Às vésperas de completar 29 anos de existência, o PCC, fundado em 31 de agosto de 1993 na Casa de Custódia e Tratamento de Taubaté (SP), passou a exigir recentemente cópia desses depoimentos para ter plena certeza de que seus algozes do "tribunal do crime" não foram delatados por testemunhas.

A facção criminosa adotou essas medidas principalmente nas zonas leste e sul da cidade, onde dezenas de corpos foram encontrados nos últimos meses em porta-malas de veículos ou desovados em locais ermos, enrolados a cobertor e com pés e mãos amarrados a um torniquete.

Constrangidos e pressionados pelo PCC, parentes de vítimas mortas imploram aos policiais responsáveis pelas investigações dos assassinatos, durante as oitivas, para ter acesso à cópia do próprio depoimento. O documento tem de ser mostrado aos chefes locais do "tribunal do crime".

A polícia sabe que muitas vítimas foram levadas para a Favela de Paraisópolis, na zona sul de São Paulo, onde acabaram julgadas e condenadas à morte. Alguns corpos foram desovados nas zonas leste e sul da capital e outros na região metropolitana, como Embu das Artes e Carapicuíba.

Geralmente, quando a vítima "do tribunal do crime" goza de algum conceito entre a cúpula do PCC, ela não é morta a tiros —para não ficar desfigurada—, mas enforcada. Assim foi o assassinato de Cláudio Marcos de Almeida, 50, o Django. Ele gozava de prestígio entre os chefes da organização criminosa.

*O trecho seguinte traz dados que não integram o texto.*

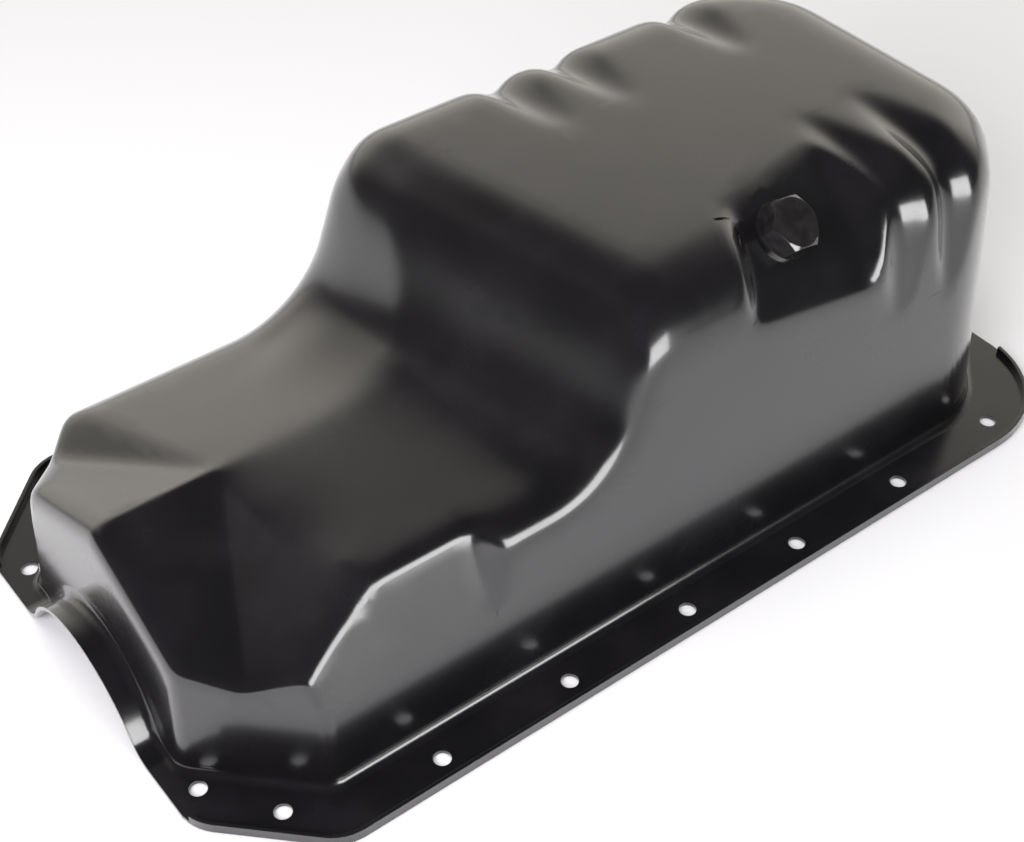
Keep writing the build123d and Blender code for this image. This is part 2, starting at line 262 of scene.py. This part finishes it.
# The pan's finish: a dip of gloss black enamel, thick and smooth,
# with a faint orange peel and a rounded run at every edge.
class Signal:
    """One socket of a node tree, so that shader maths reads as plain maths."""

    def __init__(self, tree, socket):
        self.tree = tree
        self.socket = socket

    def node(self, kind, settings=None, values=None, out=0):
        made = self.tree.nodes.new(kind)
        for name, value in (settings or {}).items():
            setattr(made, name, value)
        for name, value in (values or {}).items():
            socket = made.inputs[name]
            if isinstance(value, Signal):
                self.tree.links.new(value.socket, socket)
            else:
                socket.default_value = value
        return Signal(self.tree, made.outputs[out])

    def math(self, operation, first, second=0.0):
        return self.node("ShaderNodeMath", {"operation": operation}, {0: first, 1: second})

    def __add__(self, other):
        return self.math("ADD", self, other)

    def __radd__(self, other):
        return self.math("ADD", other, self)

    def __sub__(self, other):
        return self.math("SUBTRACT", self, other)

    def __rsub__(self, other):
        return self.math("SUBTRACT", other, self)

    def __mul__(self, other):
        return self.math("MULTIPLY", self, other)

    def __rmul__(self, other):
        return self.math("MULTIPLY", other, self)

    def between(self, low, high):
        """0 below low, 1 above high, smooth in between."""
        settings = {"interpolation_type": "SMOOTHSTEP"}
        return self.node("ShaderNodeMapRange", settings, {"Value": self, 1: low, 2: high})

    def blend(self, first, second):
        """The colour first where this signal is 0, second where it is 1."""
        sockets = {0: self, 6: first, 7: second}
        return self.node("ShaderNodeMix", {"data_type": "RGBA"}, sockets, out=2)


def new_finish(name):
    """A new material, its Principled shader, and a signal of the place in metres."""
    finish = bpy.data.materials.new(name)
    finish.use_nodes = True
    tree = finish.node_tree
    shader = tree.nodes["Principled BSDF"]
    coordinates = tree.nodes.new("ShaderNodeTexCoord")
    return finish, shader, Signal(tree, coordinates.outputs["Object"])


def connect(shader, **sockets):
    """Sets or links the shader's sockets; an underscore in a name stands for a space."""
    for name, value in sockets.items():
        socket = shader.inputs[name.replace("_", " ")]
        if isinstance(value, Signal):
            value.tree.links.new(value.socket, socket)
        else:
            socket.default_value = value


enamel, shader, place = new_finish("gloss black enamel")
peel = place.node("ShaderNodeTexNoise", None, {"Vector": place, "Scale": 260.0, "Detail": 2.0})
waves = place.node("ShaderNodeTexNoise", None, {"Vector": place, "Scale": 18.0, "Detail": 1.0})
cloud = place.node("ShaderNodeTexNoise", None, {"Vector": place, "Scale": 30.0, "Detail": 5.0})
rim_edge = place.node("ShaderNodeBevel", {"samples": 8}, {"Radius": 0.0008})
skin = place.node(
    "ShaderNodeBump", None,
    {"Distance": 0.001, "Height": peel * 0.012 + waves * 0.16, "Normal": rim_edge},
)
connect(
    shader,
    Base_Color=cloud.between(0.3, 0.8).blend(
        (0.006, 0.0055, 0.0065, 1.0), (0.012, 0.011, 0.013, 1.0)
    ),
    Roughness=0.24 + cloud.between(0.4, 0.9) * 0.08,
    Normal=skin,
    IOR=1.5,
    Coat_Weight=1.0,
    Coat_Roughness=0.15,
    Coat_IOR=1.5,
)
pan_mesh.materials.clear()
pan_mesh.materials.append(enamel)


# The boss inside the sump: a turned steel nut, projection-welded round the drain hole.
# It takes the same dip of enamel, over a turned surface.
boss_coat, shader, place = new_finish("enamel on turned steel")
turning = place.node("ShaderNodeTexNoise", None, {"Vector": place, "Scale": 500.0, "Detail": 2.0})
connect(
    shader,
    Base_Color=(0.014, 0.013, 0.015, 1.0),
    Roughness=0.18 + turning * 0.15,
    Normal=place.node("ShaderNodeBump", None, {"Distance": 0.0003, "Height": turning}),
    Coat_Weight=0.6,
    Coat_Roughness=0.10,
)
for slot in nodes["drain_boss"].material_slots:
    slot.material = boss_coat


# The drain washer: a flat ring of soft metal under the plug's head, enamelled with the pan.
washer_coat, shader, place = new_finish("enamelled washer")
mottle = place.node("ShaderNodeTexNoise", None, {"Vector": place, "Scale": 220.0, "Detail": 4.0})
connect(
    shader,
    Base_Color=mottle.between(0.35, 0.75).blend(
        (0.012, 0.011, 0.012, 1.0), (0.022, 0.020, 0.021, 1.0)
    ),
    Roughness=0.16 + mottle * 0.18,
    Normal=place.node("ShaderNodeBump", None, {"Distance": 0.0003, "Height": mottle}),
    Coat_Weight=0.8,
    Coat_Roughness=0.08,
    Coat_IOR=1.6,
)
for slot in nodes["drain_washer"].material_slots:
    slot.material = washer_coat


# The drain plug: a forged and turned hexagon-head screw, tightened against the washer.
plug_coat, shader, place = new_finish("enamelled plug")
mottle = place.node("ShaderNodeTexNoise", None, {"Vector": place, "Scale": 180.0, "Detail": 4.0})
soft_edge = place.node("ShaderNodeBevel", {"samples": 8}, {"Radius": 0.0006})
connect(
    shader,
    Base_Color=mottle.between(0.35, 0.75).blend(
        (0.012, 0.011, 0.012, 1.0), (0.024, 0.021, 0.022, 1.0)
    ),
    Roughness=0.14 + mottle * 0.20,
    Normal=place.node(
        "ShaderNodeBump", None, {"Distance": 0.0004, "Height": mottle, "Normal": soft_edge}
    ),
    Coat_Weight=0.8,
    Coat_Roughness=0.08,
    Coat_IOR=1.6,
)
for slot in nodes["drain_plug"].material_slots:
    slot.material = plug_coat


# The studio: a plain white floor just clear of the flange, a room that is pale low down and
# darkens overhead and toward the near side, broad lamps above and in front, and a low strip lamp
# at the near side that only reflections show.
FLOOR_HALF, FLOOR_Z = 9.0, -0.0003

floor_mesh = bpy.data.meshes.new("floor")
corners = [
    (x * FLOOR_HALF, y * FLOOR_HALF, FLOOR_Z) for x, y in ((-1, -1), (1, -1), (1, 1), (-1, 1))
]
floor_mesh.from_pydata(corners, [], [(0, 1, 2, 3)])
floor = bpy.data.objects.new("floor", floor_mesh)
bpy.context.scene.collection.objects.link(floor)
paper, shader, _ = new_finish("white paper")
connect(shader, Base_Color=(0.90, 0.90, 0.90, 1.0), Roughness=0.9, Specular_IOR_Level=0.1)
floor_mesh.materials.append(paper)

room = bpy.data.worlds.new("room")
room.use_nodes = True
bpy.context.scene.world = room
direction = room.node_tree.nodes.new("ShaderNodeTexCoord")
looking = Signal(room.node_tree, direction.outputs["Generated"])
to_rear, to_far, up = (
    looking.node("ShaderNodeSeparateXYZ", None, {0: looking}, out=axis) for axis in "XYZ"
)
lit = (1 - up.between(0.40, 0.92)) * (0.03 + 0.97 * to_far.between(-0.35, 0.25))
lit = lit * (0.05 + 0.95 * to_rear.between(-0.75, -0.15))
glow = lit.blend((0.03, 0.03, 0.033, 1.0), (1.05, 1.0, 0.90, 1.0))
background = room.node_tree.nodes["Background"]
room.node_tree.links.new(glow.socket, background.inputs["Color"])


def area_lamp(name, place, target, size, watts, colour=(1.0, 1.0, 1.0)):
    """A rectangular lamp at a place, facing a target."""
    data = bpy.data.lights.new(name, "AREA")
    data.shape = "RECTANGLE"
    data.size, data.size_y = size
    data.energy = watts
    data.color = colour
    lamp = bpy.data.objects.new(name, data)
    lamp.location = place
    lamp.rotation_euler = (Vector(target) - Vector(place)).to_track_quat("-Z", "Y").to_euler()
    bpy.context.scene.collection.objects.link(lamp)
    return lamp


overhead = area_lamp("overhead lamp", (0.1, 0.0, 2.4), (0, 0, 0), (2.4, 2.4), 42.0)
overhead.visible_glossy = False
front = area_lamp(
    "front lamp", (-0.95, -0.45, 0.75), (-0.35, -0.1, 0), (0.7, 0.7), 16.0, (0.98, 0.95, 1.0)
)
front.visible_glossy = False
strip = area_lamp("strip lamp", (0.08, -1.05, 0.24), (0.0, -0.10, 0.14), (0.8, 0.42), 9.0)
strip.visible_diffuse = False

O corpo de Django foi encontrado no dia 23 de janeiro deste ano sob o viaduto da Vila Matilde, na zona leste paulistana. O cadáver não tinha marcas de tiro e apresentava ferimentos no pescoço. Ele foi morto em uma guerra interna do PCC.

Porém, o modo como Django morreu —enforcado- não é uma regra do PCC válida para matar os rivais que até então tinham prestígio na facção criminosa. Algumas vítimas do "tribunal do crime" que também eram respeitadas pela organização foram inclusive decapitadas.

Sem rastros

O PCC também adotou outra tática para dificultar a identificação dos algozes. Os assassinos dos rivais da facção estão usando luvas de plástico para não deixar impressões digitais nas cenas dos crimes. Peritos enfrentam dificuldades para colher provas materiais.

Em muitos carros usados para transportar e desovar corpos de vítimas não havia sinais de digitais. O mesmo aconteceu com os cobertores usados para enrolar os cadáveres. Os veículos e demais materiais foram cuidadosamente periciados. Os matadores tomaram toda a cautela necessária para não deixar rastros.

Nos locais de desova, geralmente onde não há câmeras de segurança, foram apreendidas luvas cirúrgicas, semelhantes às usadas pelos próprios peritos do Instituto de Criminalística. A elucidação dos casos e identificação dos autores dos assassinatos tornaram-se agora mais difíceis.

Segundo a polícia, até pouco tempo atrás, o "tribunal do crime" do PCC não tinha essas preocupações e nada exigia dos parentes das vítimas assassinadas. Os inimigos eram mortos e deixados no mesmo local onde ocorreram os "julgamentos", até mesmo para servir de exemplo a outros possíveis desafetos.